_STATED GOAL_
Below is a listing; restate from it, character for character, the lines beginning at the line holding "lead_pole();" and ending at the line holding "cad_parts[node].hide_render = cad_parts[node].hide_viewport", both included.

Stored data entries
◇ ◇ ◇ ◇
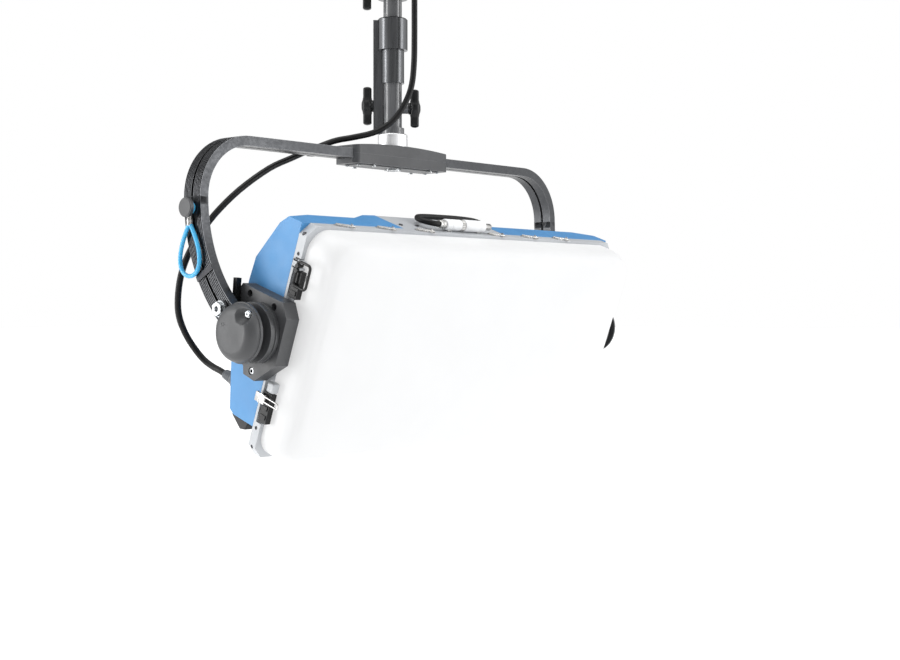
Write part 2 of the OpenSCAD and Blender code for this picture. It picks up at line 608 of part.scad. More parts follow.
// Black rails in the let-in sides of the frame
rails_z = [[56, 93], [-118, -76]];
module accessory_rails() color("#232426") at_head() both_sides() for (z = rails_z)
    translate([-side - 3, frame_front - 11, z[0]]) {
        cube([8.8, 15, z[1] - z[0]]);
        for (k = [0.2, 0.5]) translate([-1.5, 2, k * (z[1] - z[0]) - 3]) cube([1.6, 11, 6]);
    }
clip_x = [-268, -190, -112, 44, 122, 200];
module frame_clips() color("#d0d1d4") at_head() {
    for (x = clip_x) translate([x, frame_front + 5, top_z + 0.05]) rotate([0, 0, -22]) {
        translate([-15, -3, 0]) cube([30, 6, 3.2]);
        translate([8, -4, 0]) cube([8, 8, 5.5]);
    }
    both_sides() {
        // upper block that carries the latch ring
        difference() {
            translate([-side - 4, frame_front - 7, 94]) cube([9.8, 17, 13]);
            translate([0, latch_y, latch_z]) rod_x(latch_pin + fit, -side - 20, -side + 4);
        }
        // lower bracket with a tab that points forward, and the block above it
        translate([-side - 9, frame_front - 4, -92]) cube([5.9, 18, 13]);
        translate([-side - 9, frame_front - 32, -83]) cube([2.4, 28.1, 4]);
        translate([-side - 6, frame_front - 13, -74]) cube([11.8, 13, 14]);
    }
}
latch_y = frame_front - 4;
latch_z = 100;
latch_pin = 2;
module latch_ring() color("#1d1e20") {
    translate([-side - 9, latch_y - 26, latch_z - 28]) difference() {
        cube([4.4, 28.5, 37]);
        translate([-1, 5, 5.5]) cube([8, 18.5, 26]);
    }
    translate([0, latch_y, latch_z]) rod_x(latch_pin, -side - 5, -side + 3);
}
module latch_ring_left() at_head() latch_ring();
module latch_ring_right() at_head() mirror([1, 0, 0]) latch_ring();

module power_supply() color("#8f9195") at_head() difference() {
    union() {
        translate([100, 31, -108]) cube([150, 15, 42]);
        translate([-250, 31, -108]) cube([150, 2, 42]);
        for (x = [-235:30:-120]) translate([x, 33, -100]) cube([16, 10, 26]);
    }
    for (x = [110:10:240]) translate([x, 43, -102]) cube([4, 5, 30]);
}
module fan_frames() color("#2a2b2d") at_head() for (x = fan_x) translate([x, 0, fan_z]) {
    difference() {
        along_y(53, 65) square(80, center = true);
        rod_y(fan_r + 1.5, 50, 70);
    }
    rod_y(8, 53, 55);
    for (a = [45:90:315]) rotate([0, a, 0]) translate([7, 53, -2]) cube([fan_r - 5, 1.8, 4]);
}
module fan_rotor(x) color("#1b1c1e") at_head() translate([x, 0, fan_z]) {
    difference() {
        rod_y(14, 55.4, 65);
        rod_y(5, 55, 57);
    }
    for (a = [0:45:315]) rotate([0, a, 0]) translate([12, 60, 0]) rotate([32, 0, 0])
        translate([0, -0.8, -6]) cube([fan_r - 13, 1.6, 12]);
}

// Each control: x, z, radius
controls = [[panel_x + 30, panel_z + 16, 5], [panel_x + 30, panel_z - 16, 5],
    [panel_x + 56, panel_z + 16, 9], [panel_x + 56, panel_z - 16, 9]];
module control_panel() color("#1e1f22") at_head() difference() {
    translate([panel_x, 0, panel_z]) along_y(panel_y, panel_y + 3) round_rect(panel_w, panel_h, 6);
    translate([panel_x - 64, panel_y + 1.8, panel_z - 22]) cube([78, 3, 44]);
    for (b = controls) translate([b[0], 0, b[1]]) rod_y(b[2] + 0.08, panel_y - 5, panel_y + 5);
}
module button(b) color("#5a5c60") at_head() translate([b[0], 0, b[1]]) {
    rod_y(b[2], panel_y - 2, panel_y + 4.6);
    rod_y(b[2] - 2, panel_y - 4, panel_y - 1.9);
}
module knob(b) color("#3a3b3e") at_head() translate([b[0], 0, b[1]]) difference() {
    rod_y(b[2], panel_y - 2, panel_y + 13);
    for (a = [0:30:330]) rotate([0, a, 0]) translate([b[2] + 0.5, 0, 0])
        rod_y(1.1, panel_y + 4, panel_y + 15);
}

gland_x = -320;
gland_z = -93;
module cable_gland() color("#6a6c70") at_head() translate([gland_x, 0, gland_z]) difference() {
    union() {
        rod_y(9, 46, 58);
        rotate([-90, 0, 0]) translate([0, 0, 58]) cylinder(r = 10.5, h = 8, $fn = 6);
        translate([0, 66, 0]) rotate([-90, 0, 0]) cylinder(r1 = 8.6, r2 = 6, h = 20);
        rod_y(11, 46, 48);
    }
    rod_y(lead_d / 2 + 0.1, 40, 100);
}
module jumper_lead() color("#141415") at_head() sweep_tube(smooth_path(jumper, 2), 4, 8);
module jumper_plug() color("#dddee0") at_head() {
    translate(plug_at) difference() {
        union() {
            rod_x(6, -52, -40);
            rod_x(8, -40, -6);
            rod_x(7, -6, 0);
            rod_x(8.6, 0, 44);
            rod_x(5, 44, 60);
        }
        rod_x(4.02, -53, -46);
    }
    for (x = [-30, 34]) translate([plug_at.x + x - 5, plug_at.y - 5, top_z + 0.1]) cube([10, 10, 6]);
    translate([jumper_hole.x, jumper_hole.y, 0]) ring(8.8, 6.3, top_z - 0.4, top_z + 0.6);
}
module head_feet() color("#202123") at_head() both_sides()
    along_x(-326, -304) polygon([[12, -131.05], [35.5, -131.05], [45, -126.05], [48, -136], [26, -149],
        [16, -146]]);

lever_y = 50;
lever_z = 20;
module tilt_lock_lever() color("#1f2022") at_head() translate([0, lever_y, lever_z]) {
    rod_x(5.5, -bracket_out - 9, -bracket_out - 1);
    rotate([-14, 0, 0]) translate([-bracket_out - 9, -3.5, 0]) cube([8, 7, 36]);
    rod_x(3, -bracket_out - 1.1, -bracket_out + 10);
}

hanger_tube();
hanger_stud();
hanger_collar();
hanger_lock();
drop_tube();
lower_sleeve();
upper_sleeve();
guide_bar();
stop_collar();
cable_cradle();
lead_pole();
lead_coil();
coil_tie();
lead_plug();
lead_head();
stop_lock();
pan_lock_left();
pan_lock_right();
yoke_spigot();
clamp_upper();
clamp_lower();
clamp_screws();
front_rail();
rear_rail();
hub_discs();
hub_caps();
arm_bolts();
arm_bands();
loop_knob();
cable_clip();
safety_loop();
front_frame();
diffuser();
light_chamber();
led_board();
heat_sink();
left_housing();
right_housing();
centre_housing();
head_brackets();
tilt_shafts();
head_screws();
accessory_rails();
frame_clips();
power_supply();
fan_frames();
control_panel();
cable_gland();
jumper_lead();
jumper_plug();
head_feet();
fan_rotor(fan_x[0]);  // fan_rotor_left
fan_rotor(fan_x[1]);  // fan_rotor_right
latch_ring_left();
latch_ring_right();
tilt_lock_lever();
button(controls[0]);  // menu_button
button(controls[1]);  // back_button
knob(controls[2]);  // dimmer_knob
knob(controls[3]);  // colour_knob
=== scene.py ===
"""Soft panel light on a pole yoke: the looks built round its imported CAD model.

Each operator makes one piece or a group of like pieces. Profiles, blocks, routes, at() and names that end in
_mm are in millimetres, and every other length is in metres.
"""

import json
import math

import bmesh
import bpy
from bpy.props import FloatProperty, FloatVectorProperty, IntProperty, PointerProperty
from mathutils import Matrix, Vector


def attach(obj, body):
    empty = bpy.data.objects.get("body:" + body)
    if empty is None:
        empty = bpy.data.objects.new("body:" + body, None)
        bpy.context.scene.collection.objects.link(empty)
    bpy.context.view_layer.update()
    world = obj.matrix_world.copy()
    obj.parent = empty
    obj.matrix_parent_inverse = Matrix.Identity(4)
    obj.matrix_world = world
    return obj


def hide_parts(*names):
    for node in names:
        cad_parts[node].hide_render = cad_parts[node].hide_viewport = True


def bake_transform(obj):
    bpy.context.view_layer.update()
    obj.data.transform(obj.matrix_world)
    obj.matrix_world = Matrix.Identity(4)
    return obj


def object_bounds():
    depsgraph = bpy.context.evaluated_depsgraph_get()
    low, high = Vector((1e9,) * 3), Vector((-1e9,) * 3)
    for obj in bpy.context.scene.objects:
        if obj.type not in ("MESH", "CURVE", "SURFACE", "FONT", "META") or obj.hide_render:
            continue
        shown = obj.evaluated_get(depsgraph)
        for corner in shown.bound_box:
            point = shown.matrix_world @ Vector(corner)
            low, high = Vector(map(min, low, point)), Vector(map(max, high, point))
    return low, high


bl_info = {
    "name": "Soft Panel Light",
    "version": (1, 0, 0),
    "blender": (4, 5, 0),
    "location": "View3D > Sidebar > Soft Light",
    "description": "Builds a soft panel light's cords, handles, diffuser and finishes round its CAD model",
    "category": "Add Mesh",
}

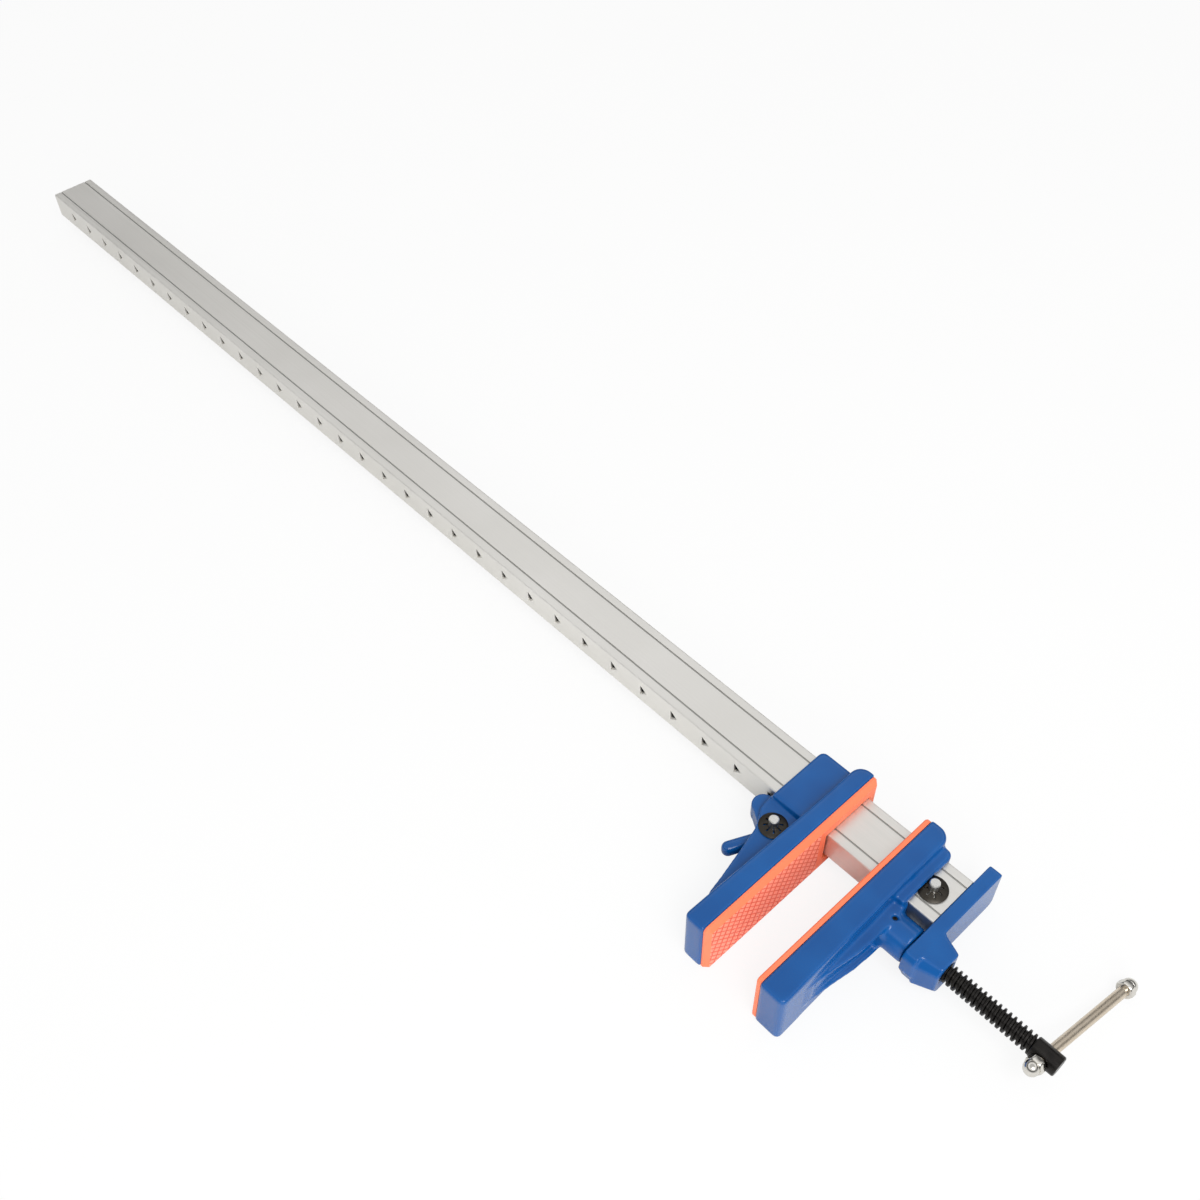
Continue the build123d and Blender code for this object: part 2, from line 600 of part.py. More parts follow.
◇ ◇ ◇ ◇
_THE RESULT_
lead_pole();
lead_coil();
coil_tie();
lead_plug();
lead_head();
stop_lock();
pan_lock_left();
pan_lock_right();
yoke_spigot();
clamp_upper();
clamp_lower();
clamp_screws();
front_rail();
rear_rail();
hub_discs();
hub_caps();
arm_bolts();
arm_bands();
loop_knob();
cable_clip();
safety_loop();
front_frame();
diffuser();
light_chamber();
led_board();
heat_sink();
left_housing();
right_housing();
centre_housing();
head_brackets();
tilt_shafts();
head_screws();
accessory_rails();
frame_clips();
power_supply();
fan_frames();
control_panel();
cable_gland();
jumper_lead();
jumper_plug();
head_feet();
fan_rotor(fan_x[0]);  // fan_rotor_left
fan_rotor(fan_x[1]);  // fan_rotor_right
latch_ring_left();
latch_ring_right();
tilt_lock_lever();
button(controls[0]);  // menu_button
button(controls[1]);  // back_button
knob(controls[2]);  // dimmer_knob
knob(controls[3]);  // colour_knob
=== scene.py ===
"""Soft panel light on a pole yoke: the looks built round its imported CAD model.

Each operator makes one piece or a group of like pieces. Profiles, blocks, routes, at() and names that end in
_mm are in millimetres, and every other length is in metres.
"""

import json
import math

import bmesh
import bpy
from bpy.props import FloatProperty, FloatVectorProperty, IntProperty, PointerProperty
from mathutils import Matrix, Vector


def attach(obj, body):
    empty = bpy.data.objects.get("body:" + body)
    if empty is None:
        empty = bpy.data.objects.new("body:" + body, None)
        bpy.context.scene.collection.objects.link(empty)
    bpy.context.view_layer.update()
    world = obj.matrix_world.copy()
    obj.parent = empty
    obj.matrix_parent_inverse = Matrix.Identity(4)
    obj.matrix_world = world
    return obj


def hide_parts(*names):
    for node in names:
        cad_parts[node].hide_render = cad_parts[node].hide_viewport = True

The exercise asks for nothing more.